RBL Bank has received SEBI’s approval for its long-pending IPO for which it had filed draft papers nearly a year ago, said the media report.
The bank, which had filed draft papers with SEBI in June last year, seeking approval to float IPO, received clearance from the regulator on July 27, according to the latest update.
The Securities and Exchange Board of India (SEBI) withheld approval to RBL’s IPO as the regulator was examining past violation by the private sector lender, reported PTI.
RBL’s IPO plans was hanging in balance for a long time due to the outstanding cases.

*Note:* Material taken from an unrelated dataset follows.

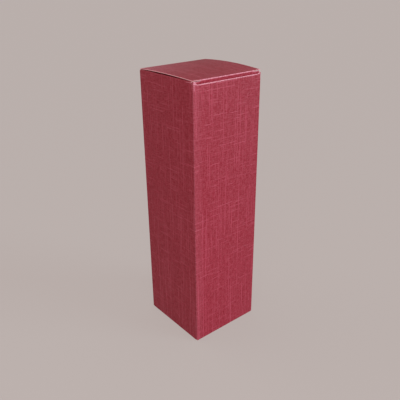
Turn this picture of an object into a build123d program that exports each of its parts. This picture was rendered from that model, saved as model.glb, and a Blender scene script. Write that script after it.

The approval comes after SEBI settled an outstanding case against the lender for alleged violation of disclosure norms with regard to an earlier issuance of shares to select investors for over Rs 600 crore.
The settlement involved payment of Rs 47.6 lakh towards ‘monetary settlement charges’, as also a commitment by the bank that it would give an exit opportunity in its IPO to the investors to whom shares were issued earlier in rights issues, said the PTI report.
As per the draft papers, the IPO comprises fresh issue of equity shares worth Rs 1,100 crore and offer for sale of up to 17,568,408 scrips by existing shareholders including Beacon India Private Equity Fund and GPE (India) Ltd.
RBL Bank had reportedly raised Rs 488 crore in a pre-IPO round of fund raising last year.
The proceeds of the IPO would be used to shore-up the equity capital base, to meet future capital requirements and to ensure compliance with Basel III and other Reserve Bank’s guidelines.
According to RBL Bank (formerly Ratnakar Bank Ltd), the listing of equity shares will enhance the visibility and brand name among existing and potential customers.
Kotak Mahindra Capital Company, Axis Capital, Citigroup Global Markets India and Morgan Stanley India Company are the global coordinators, while HDFC Bank, ICICI Securities, IDFC Securities, IIFL Holdings and SBI Capital Markets are the book running lead managers of the issue.